Work variability: It encompasses a broad continuum as shown in Exhibit 3, ranging from standardised work with little or no variation from one performance period to the next and a large span of control, to highly variable work that changes with each performance period and typically has a limited span of control.
Performance management for work with little variability is relatively straightforward. Goals are standardised and there is no need to calibrate these goals to derive the intended value from this type of work. At the other end of the continuum, highly variable work requires more rigorous individual goal setting and performance calibration.
In addition, performance feedback will be much more qualitative and random. To derive full value from such a role, an organisation must calibrate performance expectations, as individual project requirements may shift frequently and establish unique feedback mechanisms.
Delegation of authority: The authority delegation continuum ranges from centralised authority, characterised by a one-size-fits-all mentality, to decentralised authority, featuring greater variability across functions and geographies. In organisations characterised by a centralised authority delegation, the same performance management processes and rating scales are used across geographies and business units. Salary and rewards budgets are set at the corporate level. And not surprisingly, there is corporate involvement in employee reviews (often through the use of forced or guided performance distributions).
At the other end of the spectrum, organisations that opt for a decentralised approach to authority delegation typically allow for greater customisation of performance management processes, tools and even ratings. In such cases, managers ‘own’ performance ratings and rewards recommendations. Among other benefits, such an approach enables companies to take into account changing local market conditions in their performance management systems.

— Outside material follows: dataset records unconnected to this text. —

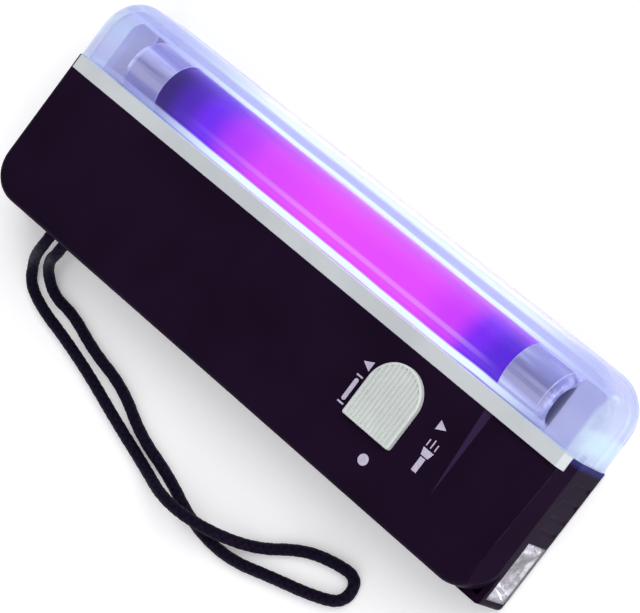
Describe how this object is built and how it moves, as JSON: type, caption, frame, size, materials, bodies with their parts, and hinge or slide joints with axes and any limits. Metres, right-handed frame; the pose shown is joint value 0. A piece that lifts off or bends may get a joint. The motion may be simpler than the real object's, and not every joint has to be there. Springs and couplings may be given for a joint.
{
  "type": "counterfeit bill detector",
  "caption": "Hand-held ultraviolet banknote lamp: flat dark body with a clear-covered blacklight tube along one edge, a slide switch, an end torch and a wrist cord loop.",
  "frame": {"origin": "centre of the body's outline on its flat back, without the wrist cord", "axes": "+X along the body towards the torch end, +Y from the strap edge to the clear lamp cover, +Z out of the front face with the switch"},
  "size_m": [0.16, 0.0884, 0.0218],
  "materials": {
    "housing": "satin dark aubergine ABS",
    "clear_cover": "clear polycarbonate",
    "tray": "satin pale grey",
    "lamp_glass": "dark ultraviolet filter glass, lit",
    "cap_metal": "polished",
    "lamp_base": "moulded insulator",
    "pin_metal": "nickel plated",
    "holder": "satin white",
    "brass": "spring strip",
    "spring_steel": "nickel plated",
    "knob": "satin pale grey",
    "switch_metal": "tinned",
    "black_plastic": "moulded",
    "board": "brown phenolic laminate",
    "ferrite": "sintered",
    "copper_winding": "enamelled wire",
    "bobbin": "moulded",
    "capacitor_red": "dipped epoxy",
    "capacitor_sleeve": "shrink sleeve",
    "resistor": "coated",
    "battery": "printed jacket",
    "reflector": "metallised facets",
    "led": "clear epoxy",
    "torch_window": "clear",
    "screw": "zinc plated",
    "wire_white": "insulation",
    "wire_red": "insulation",
    "cord": "braided nylon"
  },
  "bodies": {
    "root": {"front_housing": "housing", "rear_housing": "housing", "lamp_tray": "tray", "lamp_glass": "lamp_glass", "lamp_cap_left": "cap_metal", "lamp_cap_right": "cap_metal", "lamp_base_left": "lamp_base", "lamp_base_right": "lamp_base", "lamp_pins_left": "pin_metal", "lamp_pins_right": "pin_metal", "lampholder_left": "holder", "lampholder_right": "holder", "lampholder_contacts_left": "brass", "lampholder_contacts_right": "brass", "switch_case": "switch_metal", "circuit_board": "board", "inverter_core": "ferrite", "inverter_bobbin": "bobbin", "inverter_winding": "copper_winding", "drive_transistor": "black_plastic", "film_capacitor": "capacitor_red", "electrolytic_capacitor": "capacitor_sleeve", "resistors": "resistor", "battery_1": "battery", "battery_2": "battery", "battery_3": "battery", "battery_4": "battery", "battery_bridge_contact": "spring_steel", "battery_positive_contact": "spring_steel", "battery_negative_contact": "spring_steel", "battery_bridge_spring": "spring_steel", "battery_negative_spring": "spring_steel", "torch_reflector": "reflector", "torch_led": "led", "torch_window": "torch_window", "housing_screws": "screw", "wires_lamp_left": "wire_white", "wires_lamp_right": "wire_white", "wires_battery": "wire_red", "wires_torch": "wire_red", "strap_clamp": "spring_steel", "strap_cord": "cord"},
    "switch_slider": {"slider_knob": "knob", "switch_lever": "black_plastic"},
    "battery_door": {"battery_cover": "housing"},
    "lamp_hood": {"lamp_cover": "clear_cover"}
  },
  "joints": [
    {"name": "switch_slide", "type": "slide", "parent": "root", "child": "switch_slider", "axis": [1, 0, 0], "range_m": [0, 0.005]},
    {"name": "battery_door_slide", "type": "slide", "parent": "root", "child": "battery_door", "axis": [-1, 0, 0], "range_m": [0, 0.107]},
    {"name": "lamp_hood_pull", "type": "slide", "parent": "root", "child": "lamp_hood", "axis": [0, 1, 0], "range_m": [0, 0.03]}
  ]
}
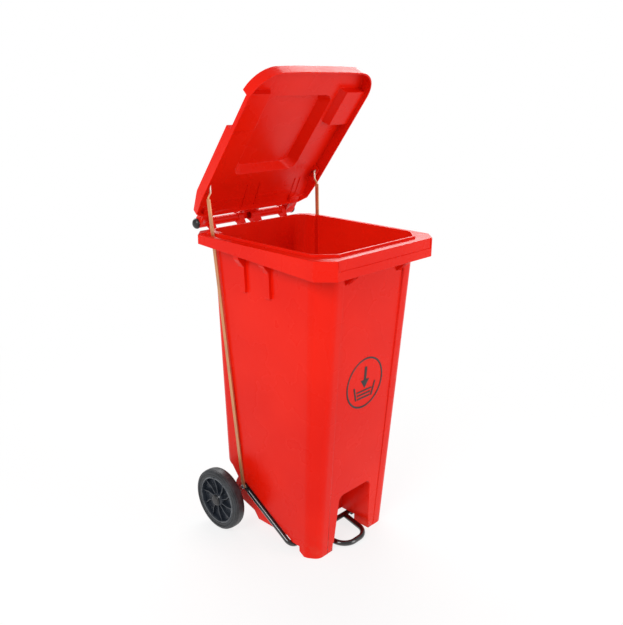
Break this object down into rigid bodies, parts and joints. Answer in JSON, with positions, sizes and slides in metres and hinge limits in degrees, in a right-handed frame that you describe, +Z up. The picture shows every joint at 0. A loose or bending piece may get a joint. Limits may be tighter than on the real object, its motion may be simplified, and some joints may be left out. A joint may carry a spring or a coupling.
{
  "type": "pedal waste bin",
  "caption": "Tall tapered waste bin on rear wheels, with a pedal-operated hinged lid, handle bars, side fins and push rods.",
  "frame": {"origin": "on the floor, at the middle of the bin's outline", "axes": "+Z up, +X along the wheel axle, front face towards -Y, hinge and wheels towards +Y"},
  "size_m": [0.502, 0.572, 1.3817],
  "materials": {
    "red_plastic": "gloss",
    "black_plastic": "satin",
    "tyre_rubber": "matte",
    "hub_plastic": "satin",
    "bush_plastic": "satin",
    "zinc_steel": "satin",
    "black_paint": "gloss",
    "tan_steel": "satin",
    "label_print": "satin"
  },
  "bodies": {
    "tub": {"body_tub": "red_plastic", "front_label": "label_print", "hinge_pin_left": "black_plastic", "hinge_pin_right": "black_plastic", "axle": "zinc_steel", "axle_washer_left": "zinc_steel", "axle_washer_right": "zinc_steel", "axle_cap_left": "black_plastic", "axle_cap_right": "black_plastic", "pivot_clamp_left": "black_plastic", "pivot_clamp_right": "black_plastic", "clamp_screw_left": "zinc_steel", "clamp_screw_right": "zinc_steel"},
    "lid": {"lid": "red_plastic"},
    "pedal": {"pedal_lever": "black_paint", "pedal_loop": "black_paint", "rod_rivet_left": "zinc_steel", "rod_rivet_right": "zinc_steel", "rod_washer_left": "bush_plastic", "rod_washer_right": "bush_plastic"},
    "rod_left": {"push_rod_left": "tan_steel"},
    "rod_right": {"push_rod_right": "tan_steel"},
    "wheel_left": {"tyre_left": "tyre_rubber", "wheel_hub_left": "hub_plastic", "wheel_bush_left": "bush_plastic"},
    "wheel_right": {"tyre_right": "tyre_rubber", "wheel_hub_right": "hub_plastic", "wheel_bush_right": "bush_plastic"}
  },
  "joints": [
    {"name": "lid_hinge", "type": "hinge", "parent": "tub", "child": "lid", "pos_m": [0, 0.27, 0.944], "axis": [1, 0, 0], "range_deg": [0, 53.5]},
    {"name": "pedal_pivot", "type": "hinge", "parent": "tub", "child": "pedal", "pos_m": [0, -0.094, 0.0175], "axis": [1, 0, 0], "range_deg": [-31.6, 0]},
    {"name": "rod_left_pivot", "type": "hinge", "parent": "pedal", "child": "rod_left", "pos_m": [-0.176, 0.11027, 0.13749], "axis": [1, 0, 0], "range_deg": [0, 37.6]},
    {"name": "rod_right_pivot", "type": "hinge", "parent": "pedal", "child": "rod_right", "pos_m": [0.176, 0.11027, 0.13749], "axis": [1, 0, 0], "range_deg": [0, 37.6]},
    {"name": "wheel_left_spin", "type": "hinge", "parent": "tub", "child": "wheel_left", "pos_m": [-0.227, 0.1615, 0.097], "axis": [1, 0, 0], "continuous": true},
    {"name": "wheel_right_spin", "type": "hinge", "parent": "tub", "child": "wheel_right", "pos_m": [0.227, 0.1615, 0.097], "axis": [1, 0, 0], "continuous": true}
  ],
  "couplings": [
    {"joint": "pedal_pivot", "follows": "lid_hinge", "ratio": -0.58925},
    {"joint": "rod_left_pivot", "follows": "lid_hinge", "ratio": 0.70176},
    {"joint": "rod_right_pivot", "follows": "lid_hinge", "ratio": 0.70176}
  ]
}
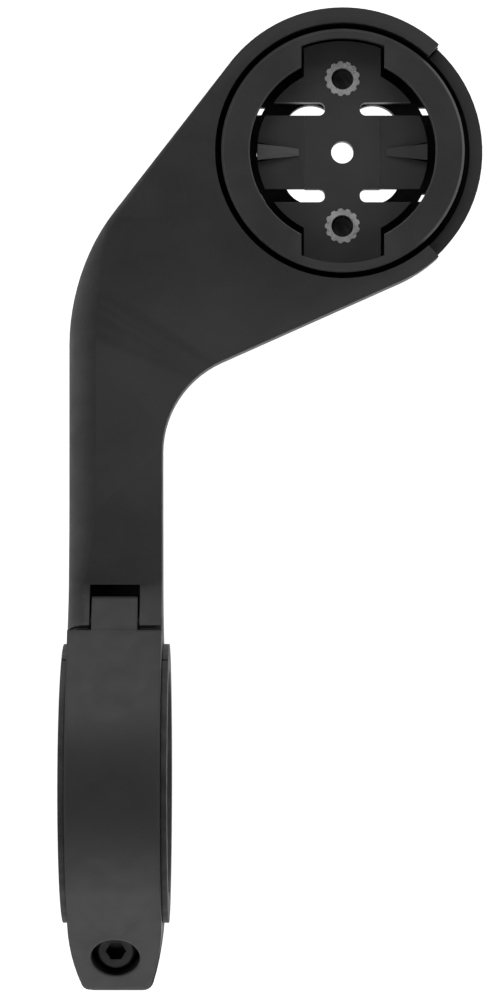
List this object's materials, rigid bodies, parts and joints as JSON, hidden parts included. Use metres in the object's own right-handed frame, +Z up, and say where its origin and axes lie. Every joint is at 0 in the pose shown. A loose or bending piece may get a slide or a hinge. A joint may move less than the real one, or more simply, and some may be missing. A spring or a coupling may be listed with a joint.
{
  "type": "cycling computer handlebar mount",
  "caption": "Out-front handlebar mount for a cycling computer: hinged bar clamp, cranked arm and round head with a quarter-turn socket.",
  "frame": {"origin": "centre of the handlebar bore, in the middle of the clamp's width", "axes": "+X along the handlebar towards the head, +Y forwards from the handlebar to the head, +Z up, out of the socket's face"},
  "size_m": [0.0588, 0.1391, 0.042],
  "materials": {
    "nylon": "matt black glass-filled nylon, lightly textured",
    "socket_nylon": "satin black moulded nylon",
    "rubber": "matt black rubber",
    "steel": "bright stainless steel",
    "black_steel": "black-oxide steel"
  },
  "bodies": {
    "arm": {"arm_body": "nylon", "hinge_pin": "black_steel", "lower_pad": "rubber", "clamp_insert": "steel", "socket_ring": "socket_nylon", "detent_plate": "socket_nylon", "socket_insert_front": "steel", "socket_insert_rear": "steel", "socket_screw_front": "black_steel", "socket_screw_rear": "black_steel"},
    "strap": {"clamp_strap": "nylon", "upper_pad": "rubber"},
    "screw_lift": {"clamp_washer": "black_steel"},
    "screw": {"clamp_screw": "black_steel"},
    "detent_left": {"detent_arm_left": "socket_nylon"},
    "detent_right": {"detent_arm_right": "socket_nylon"}
  },
  "joints": [
    {"name": "strap_hinge", "type": "hinge", "parent": "arm", "child": "strap", "pos_m": [0, 0.0224, 0.00654], "axis": [-1, 0, 0], "range_deg": [0, 55]},
    {"name": "screw_lift", "type": "slide", "parent": "strap", "child": "screw_lift", "axis": [0, -0.2705, 0.9627], "range_m": [0, 0.0045]},
    {"name": "screw_turn", "type": "hinge", "parent": "screw_lift", "child": "screw", "pos_m": [0, -0.0208, -0.0056], "axis": [0, -0.2705, 0.9627], "range_deg": [0, 3240]},
    {"name": "detent_left_flex", "type": "hinge", "parent": "arm", "child": "detent_left", "pos_m": [0.02648, 0.0888, 0.0032], "axis": [0, -1, 0], "range_deg": [0, 3.5], "stiffness_Nm_per_rad": 0.5},
    {"name": "detent_right_flex", "type": "hinge", "parent": "arm", "child": "detent_right", "pos_m": [0.03712, 0.0888, 0.0032], "axis": [0, 1, 0], "range_deg": [0, 3.5], "stiffness_Nm_per_rad": 0.5}
  ],
  "couplings": [
    {"joint": "screw_turn", "follows": "screw_lift", "rad_per_m": 12566}
  ]
}
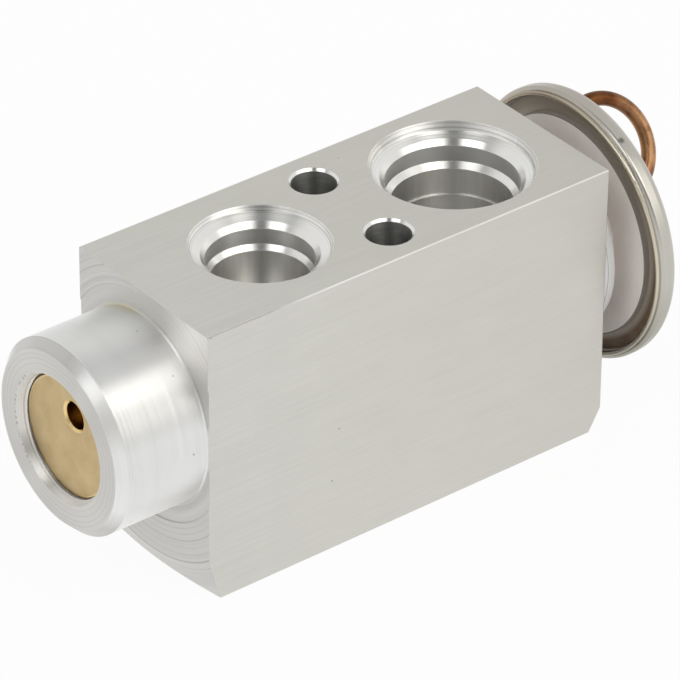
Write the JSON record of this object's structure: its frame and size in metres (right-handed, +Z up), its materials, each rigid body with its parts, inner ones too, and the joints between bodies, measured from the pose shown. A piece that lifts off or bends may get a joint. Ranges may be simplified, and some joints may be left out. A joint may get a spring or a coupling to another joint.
{
  "type": "thermostatic expansion valve",
  "caption": "Block-type thermostatic expansion valve: machined aluminium block with stepped ports and bolt holes, brass adjusting screw, diaphragm head and copper charge tube.",
  "frame": {"origin": "centre of the block's bottom face, at mid length and mid thickness", "axes": "+X along the valve axis, from the adjusting screw to the diaphragm head; +Y through the block's thickness; +Z up, towards the face with the liquid inlet and the suction outlet"},
  "size_m": [0.1114, 0.0422, 0.047],
  "materials": {
    "block_aluminium": "machined bar, brushed along its length, turned ends and boss",
    "plug_brass": "turned brass, dull from handling",
    "spring_steel": "drawn wire and strip, light oil",
    "turned_steel": "fine turned steel",
    "ball_steel": "polished",
    "rubber_black": "moulded, matt",
    "flange_steel": "flat steel, satin, warm tint",
    "shell_stainless": "pressed stainless, straw and brown heat tint by the rim weld",
    "diaphragm_stainless": "thin rolled stainless",
    "tube_copper": "drawn copper, lightly browned",
    "ferrule_brass": "brazed bush"
  },
  "bodies": {
    "valve_block": {"valve_body": "block_aluminium", "orifice_seat": "plug_brass", "rod_seal": "rubber_black", "rod_seal_washer": "turned_steel", "rod_seal_retainer": "spring_steel", "head_seal": "rubber_black", "head_neck": "flange_steel", "head_lower_shell": "shell_stainless", "head_upper_shell": "shell_stainless", "diaphragm": "diaphragm_stainless", "charge_tube": "tube_copper", "tube_ferrule": "ferrule_brass", "superheat_spring": "spring_steel"},
    "screw_carriage": {"adjusting_screw_seal": "rubber_black"},
    "adjusting_screw": {"adjusting_screw": "plug_brass"},
    "valve_train": {"push_rod": "turned_steel", "thrust_pad": "turned_steel", "valve_ball": "ball_steel", "ball_carrier": "turned_steel", "damper_spring": "spring_steel"}
  },
  "joints": [
    {"name": "valve_opening", "type": "slide", "parent": "valve_block", "child": "valve_train", "axis": [-1, 0, 0], "range_m": [0, 0.0008], "stiffness_N_per_m": 12000, "springref_m": -0.005, "deforming": ["superheat_spring", "diaphragm"]},
    {"name": "adjusting_screw_travel", "type": "slide", "parent": "valve_block", "child": "screw_carriage", "axis": [1, 0, 0], "range_m": [-0.001, 0.001], "deforming": ["superheat_spring"]},
    {"name": "adjusting_screw_turn", "type": "hinge", "parent": "screw_carriage", "child": "adjusting_screw", "pos_m": [-0.0491, 0, 0.0259], "axis": [1, 0, 0], "range_deg": [-360.5, 360.5], "deforming": ["superheat_spring"]}
  ],
  "couplings": [
    {"joint": "adjusting_screw_turn", "follows": "adjusting_screw_travel", "rad_per_m": 6283.2}
  ]
}
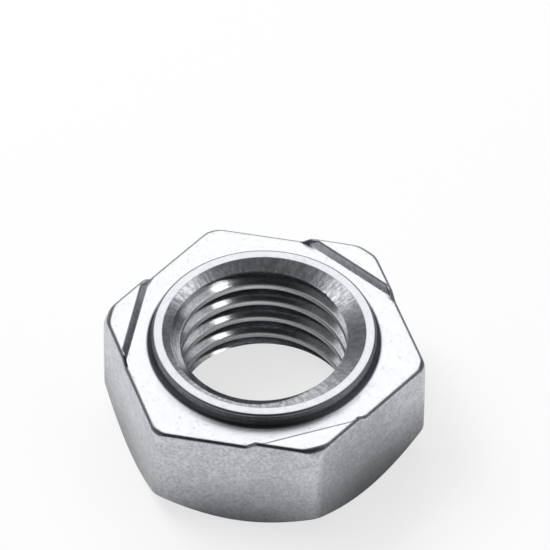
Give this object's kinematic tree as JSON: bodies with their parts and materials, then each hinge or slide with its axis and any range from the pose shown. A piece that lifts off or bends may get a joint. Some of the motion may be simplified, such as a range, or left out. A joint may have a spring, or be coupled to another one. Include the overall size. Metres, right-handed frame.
{
  "type": "hexagon weld nut",
  "caption": "Hexagon weld nut with a round pilot collar, a countersunk threaded bore and raised weld projections at alternate corners.",
  "frame": {"origin": "centre of the bearing face, on the thread axis", "axes": "+Z along the thread axis from the bearing face to the weld face; +X through one corner that carries a weld projection"},
  "size_m": [0.0274, 0.024, 0.011],
  "materials": {
    "stainless": "bright cold-formed stainless steel with a fine satin grain"
  },
  "bodies": {
    "root": {"hex_weld_nut": "stainless"}
  },
  "joints": []
}
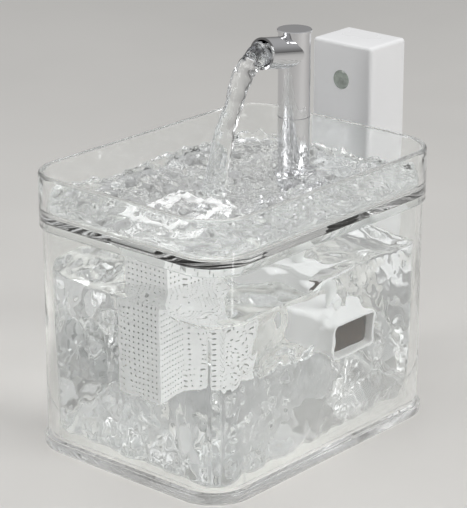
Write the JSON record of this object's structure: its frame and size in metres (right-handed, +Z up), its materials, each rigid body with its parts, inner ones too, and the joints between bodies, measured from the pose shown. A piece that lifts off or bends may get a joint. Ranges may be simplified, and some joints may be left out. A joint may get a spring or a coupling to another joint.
{
  "type": "pet water fountain",
  "caption": "Clear tank pet water fountain: pump-fed chrome swivel faucet over a lift-off drinking tray with a perforated filter basket, and a battery tower with a presence sensor behind.",
  "frame": {"origin": "middle of the tank's flat underside, on the surface that it stands on", "axes": "+Z up; -Y is the drinking end, towards which the stream falls; +Y is the tower's end; X runs across the tank"},
  "size_m": [0.144, 0.227, 0.223],
  "materials": {
    "clear_plastic": "clear, glossy moulded plastic",
    "chrome": "polished",
    "white_plastic": "smooth satin white",
    "white_mesh": "matt white, perforated",
    "lens": "grey-green, glossy",
    "rubber_black": "matt",
    "silicone": "translucent white",
    "silicone_white": "matt white",
    "nylon": "matt natural",
    "steel": "bright",
    "motor_plastic": "matt dark grey",
    "copper": "enamelled wire",
    "magnet": "matt dark",
    "foam": "open-cell dark foam",
    "sponge": "white filter floss",
    "carbon": "black granules in a pack",
    "resin": "amber beads in a pack",
    "board": "green solder mask",
    "cell": "shrink sleeve",
    "can": "bright",
    "light": "clear light guide"
  },
  "bodies": {
    "tank": {"tank": "clear_plastic"},
    "tray": {"tray": "clear_plastic", "lower_column": "chrome", "column_gasket": "silicone", "column_nut": "nylon", "swivel_washer": "chrome", "swivel_ring": "rubber_black", "riser_pipe": "silicone", "outlet_port": "white_plastic", "pump_sleeve": "white_plastic", "pump_body": "motor_plastic", "stator_coil": "copper", "rotor_pin": "steel", "chamber_cover": "motor_plastic", "intake_foam": "foam"},
    "rotor": {"impeller": "nylon", "rotor_magnet": "magnet"},
    "head": {"faucet_head": "chrome", "head_cap": "chrome"},
    "filter": {"filter_basket": "white_mesh", "resin_pack": "resin", "carbon_pack": "carbon", "filter_sponge": "sponge"},
    "tower": {"tower_shell": "white_plastic", "tower_cover": "white_plastic", "sensor_lens": "lens", "sensor_can": "can", "circuit_board": "board", "battery_cells": "cell", "battery_cradle": "motor_plastic", "switch": "motor_plastic", "charge_socket": "steel", "light_pipe": "light", "cover_screws": "steel", "tower_feet": "rubber_black"},
    "button": {"mode_button": "white_plastic"},
    "flap": {"socket_flap": "silicone_white"}
  },
  "joints": [
    {"name": "tray_lift", "type": "slide", "parent": "tank", "child": "tray", "axis": [0, 0, 1], "range_m": [0, 0.13]},
    {"name": "filter_lift", "type": "slide", "parent": "tray", "child": "filter", "axis": [0, 0, 1], "range_m": [0, 0.11]},
    {"name": "head_swivel", "type": "hinge", "parent": "tray", "child": "head", "pos_m": [0, 0.05, 0.18], "axis": [0, 0, 1], "range_deg": [-90, 90]},
    {"name": "rotor_spin", "type": "hinge", "parent": "tray", "child": "rotor", "pos_m": [0, 0.05, 0.046], "axis": [1, 0, 0], "continuous": true},
    {"name": "tower_lift", "type": "slide", "parent": "tank", "child": "tower", "axis": [0, 0, 1], "range_m": [0, 0.1]},
    {"name": "button_press", "type": "slide", "parent": "tower", "child": "button", "axis": [0, -1, 0], "range_m": [0, 0.0008], "stiffness_N_per_m": 400, "springref_m": -0.001},
    {"name": "flap_open", "type": "hinge", "parent": "tower", "child": "flap", "pos_m": [-0.004, 0.1296, 0.1166], "axis": [1, 0, 0], "range_deg": [0, 110]}
  ]
}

Individual versus team orientation: In designing a performance management system, companies must also decide to what degree they want to adopt an individualistic, accountability culture, which has a heavy emphasis on near-term results and individual employee performance versus a team-oriented, coaching and development culture, which typically focuses on competency development and collective success. In an individualistic culture, there is a strong emphasis on individual pay for performance and a high degree of reward differentiation, while the team-oriented culture will promote a more egalitarian approach to performance management with fewer comparisons of employees against one another and a focus on team/organisational rewards that reflect collective success. Many companies adopt elements of both approaches to address the requirements of different segments and roles.
This approach to performance management will often require a wholesale change in mindset and process. Instead of being focused on achieving a targeted performance and reward distribution, a strategically aligned performance management system focuses on creating direct links between the decision-making process, and workforce segments and organisational attributes needed to drive company performance.
Organisations that embrace this approach will have the confidence to invest where it will make the biggest difference and, just as importantly, not to invest in areas where there is little or no possibility of economic gain. The result will be a more strategically focused performance management system with a much higher return on investment in the workforce.